A number of refugee centres across the country who regularly help Asian women say they have to deal with a number of informal networks which exist to track down women who are perceived as bringing shame on their family a community, a report by the Centre for Social Cohesion has said.

The report also said women fleeing domestic violence or forced marriages have been deliberately returned to their homes or betrayed to their families by policemen, councillors and civil servants of immigrant origin.

The findings of the report, called Crimes of Community: Honour-based Violence in the UK, were based on 80 interviews with women’s groups, community activists and victims of honour-based violence in the UK.

It examined how and why human rights abuses such as forced marriage, honour killing, female genital mutilation and other forms of violence are carried out in the country.

The reports authors, James Brandon and Salam Hafez, say that while the practice of exploiting networks such as the taxi trade originated primarily in the Midlands and in northern England, it has rapidly spread to other parts of the country.

Jasvinder Sanghera, the director of the Karma Nirvana refuge in Derby, said: “We have a huge problem with the taxi drivers here. We just can’t trust them. This can be a matter of life and death for these girls.

“If they get in the wrong taxi, they might just take them straight back home; straight back to the place that they’ve just escaped from.”

Findings from the report also revealed women have been tracked down through family members working in Job Centres accessing their National Insurance data which indicate where they are collecting their benefits.

Refuge centres were also frequently targeted, the report said, where members of local communities have sought to intimidate employees in an attempt to force them to reduce or end their activities.

In many cases, this has led to refuges having to move away from areas with a high immigrant population or to take measures to protect themselves against violence.

The Karma Nirvana refuge in Derby, based in the heart of the city’s immigrant area on Normanton Road, say that they have frequently been the target of abuse.

Jasvinder Sanghera, the centre’s director, said: “I had a serious threat this year. I was told by the Sikh community not to help the government or the police. They also told me that I should look out for devices under my car.”

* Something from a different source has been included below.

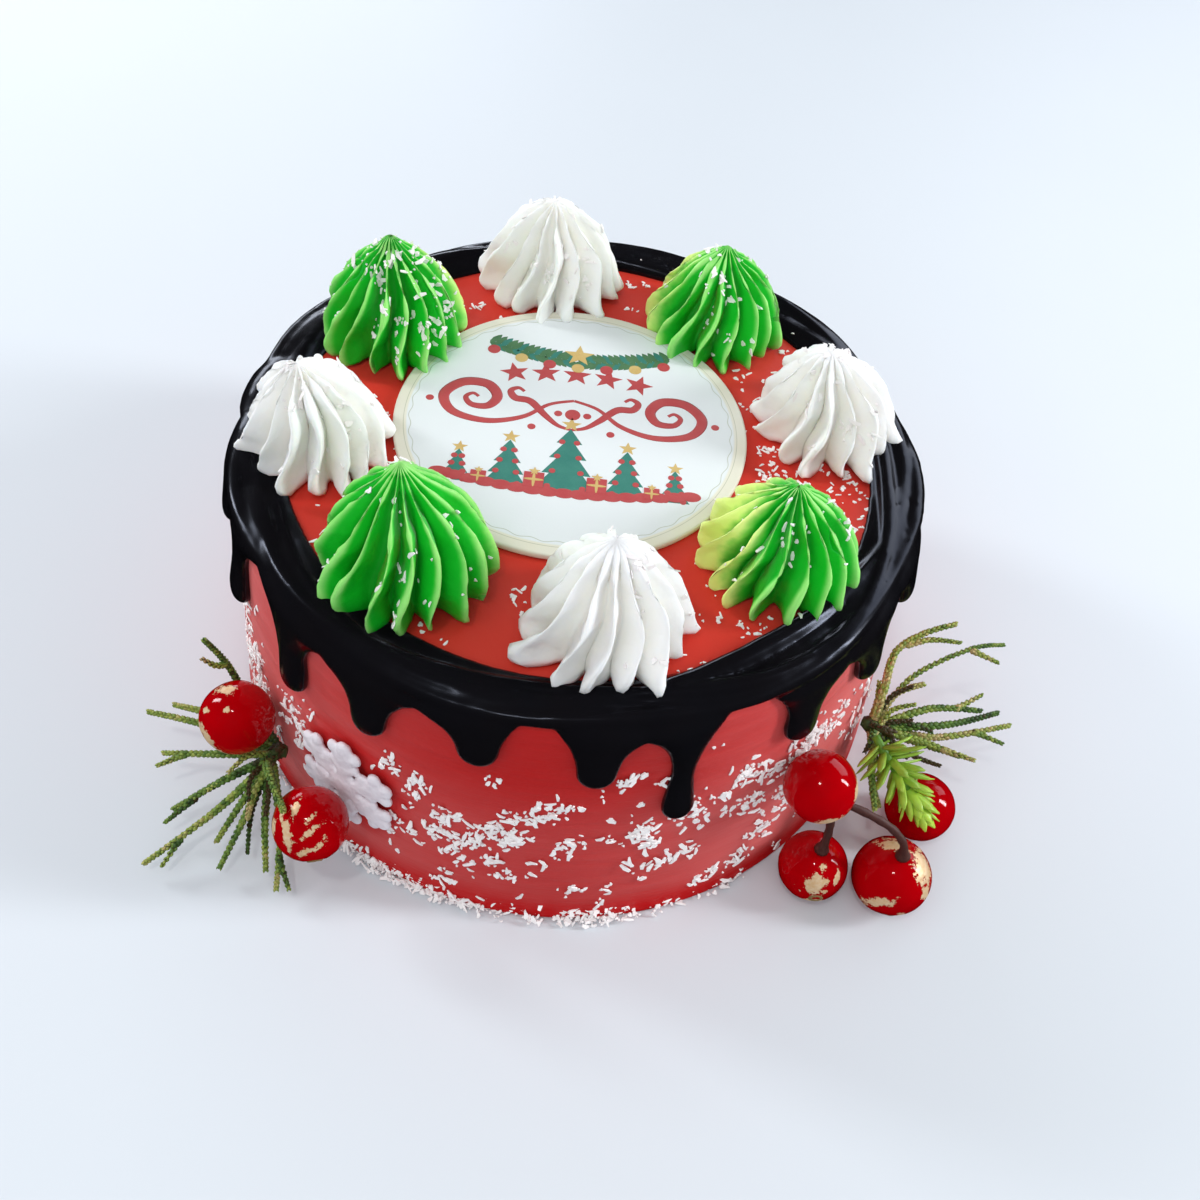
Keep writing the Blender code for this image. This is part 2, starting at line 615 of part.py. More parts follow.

And Shazia Qayum, who works with Jasvinder Sanghera at Karma

Nirvana in Derby, added: “The communities don’t support us. They say that we’re women without shame. I’ve had texts saying that I’m a disgrace to the Asian community; saying I’d better watch my back or I’ll get my head chopped off; saying I’m a slut. We’ve got police boxes in our office that can set off an alarm. I’ve got a police alarm box in my house – so does Jasvinder. We’ve had faeces smeared on our windows. I’ve not had any support from any community leaders.”

James Brandon, one of the report’s authors and a senior research fellow said in light of the findings the government needed to act quicker in dealing with honour crime.

“These findings show that the Government is still not taking honour crime seriously,” he said.

“Until this happens, the ideas of honour which perpetuate this violence will continue to be passed from generation to generation.”

Co-author Salam Hafez, added: “It is appalling that we are still witnessing these human rights abuses in the UK in 2008.”